6. Conceptual Selling

Conceptual selling as a sales method encourages sales reps to ask smart questions broken down into one of five categories. It is founded on the idea that customers don’t buy a product or a service— they buy their concept of a solution that the offering represents. With that in mind, founders Robert Miller and Stephen Heiman urge salespeople not to lead with a pitch, but instead seek to uncover the prospect’s concept of their product and understand their decision process with these five question categories:

  1. Confirmation Questions: Reaffirm information
  2. New Information Questions: Clarify the prospect’s concept of the product or service while also exploring the desired outcome
  3. Attitude Questions: Seek to understand and relate to prospects on a personal level and discover their personal connection to the project
  4. Commitment Questions: Inquire after a prospect’s investment in the project
  5. Basic Issue Questions: Raise potential problems

This sales methodology places a heavy emphasis on listening, and divides the sales process into three stages: getting information, giving information, and getting commitment. All transactions should be a win-win for both the prospect and the salesperson; if the sales rep feels this is not the case, they should walk away from the deal.

In summary, these six techniques all stretch the importance of qualifying potential customers to sell effectively. Don’t add prospects constantly. Taking the time to talk to them and figuring out their needs is key. 

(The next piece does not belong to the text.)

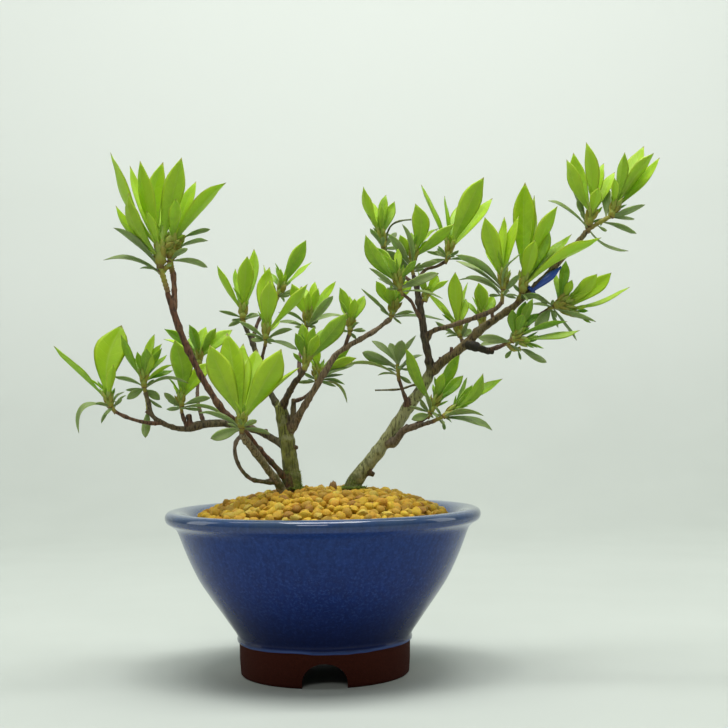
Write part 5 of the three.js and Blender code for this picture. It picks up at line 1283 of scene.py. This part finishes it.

  • SPIN will help you ask the right questions to uncover their needs.
  • SNAP focuses on the way a customer thinks and how you can react to it.
  • The Challenger Sale tactic also zooms in on a specific way of thinking, in order to challenge and create a new perspective.
  • The Sandler Sale creates that new perspective by showing potential customers the technical, financial and personal impact their choice can have.
  • If you want to invest in a long-term relationship, Consultative or Solution selling is the way to go. It’s not about asking or showing anymore, it’s about listening.
  • Conceptual selling seeks to understand the project concept and goals sought by the buyer.